The Constitution council is responsible for inviting willing Sri Lankans to serve the motherland, sharing their expertise in any chosen field for an interim period as a provisional Cabinet Minister. As a temporary measure, the current Executive President serves as the head of the Cabinet and Government. Specific provisions in the 19th amendment will be suspended purely as an interim measure - such as the President serving as the Head of the Government instead of the Prime Minister. 

The Constitutional Council will nominate a 30-member Cabinet of Ministers based on their merits expertise. Prospective applicants to serve in the Technocratic Cabinet will recommend policy alternatives supported with growth and distribution policies to address the current crisis. Subject to the approval by the Parliament with a simple majority. Once approved, the Technocratic Cabinet will join the Parliament to fill the vacancies created by the resignation of the MP's joined from national lists of the various political parties. The process is to complete within a time frame of six months.

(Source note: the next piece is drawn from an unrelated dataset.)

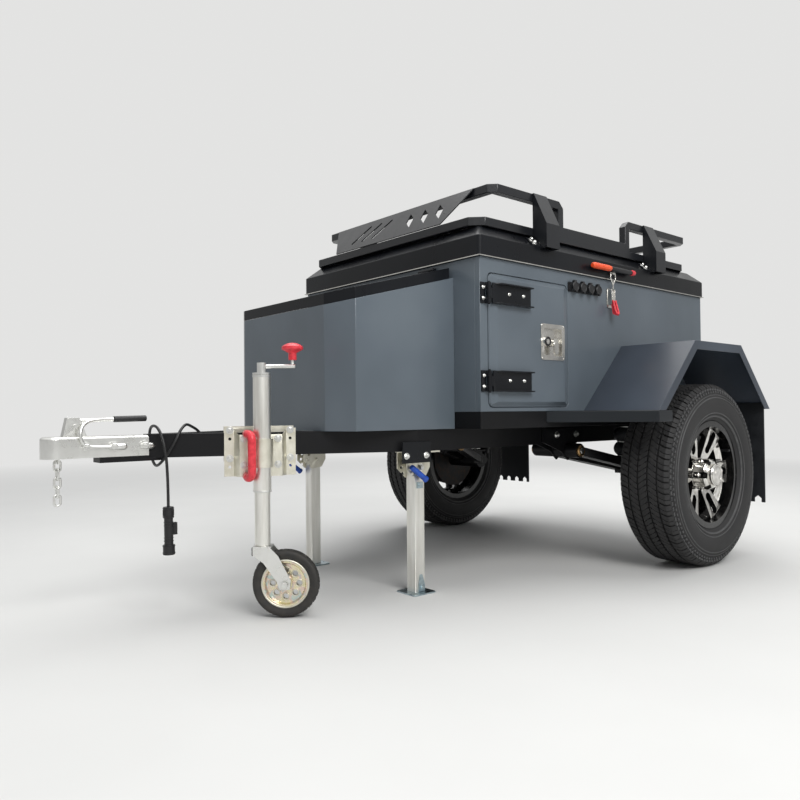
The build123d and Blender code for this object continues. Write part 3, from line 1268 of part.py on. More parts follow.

Technocratic Government will have to develop action plans to be debated in the Parliament and approved in a simple majority. The Technocratic Cabinet of Ministers will continue till the end of the term of the Parliament as an interim arrangement to overcome the crisis. Once the current situation is under control and the economy shows resilience, the Constitutional Council can call for elections.

Proposals for a new Constitution compatible with the 21st Century 

The Constitutional Council (CC) is responsible for developing a new Constitution for the country and the next elections held under that Constitution. To draft a new Constitution, CC will nominate an inclusive group of eminent persons representing the cross-section of all communities subject to the Parliament's approval. A Constitutional Assembly constituted inviting the public to express their opinions and views as independent citizens, not protecting the interest of political parties who want to thrive in their political industry serving the self interest above the nation's interest. The President will call for a referendum to adopt the new Constitution by the people.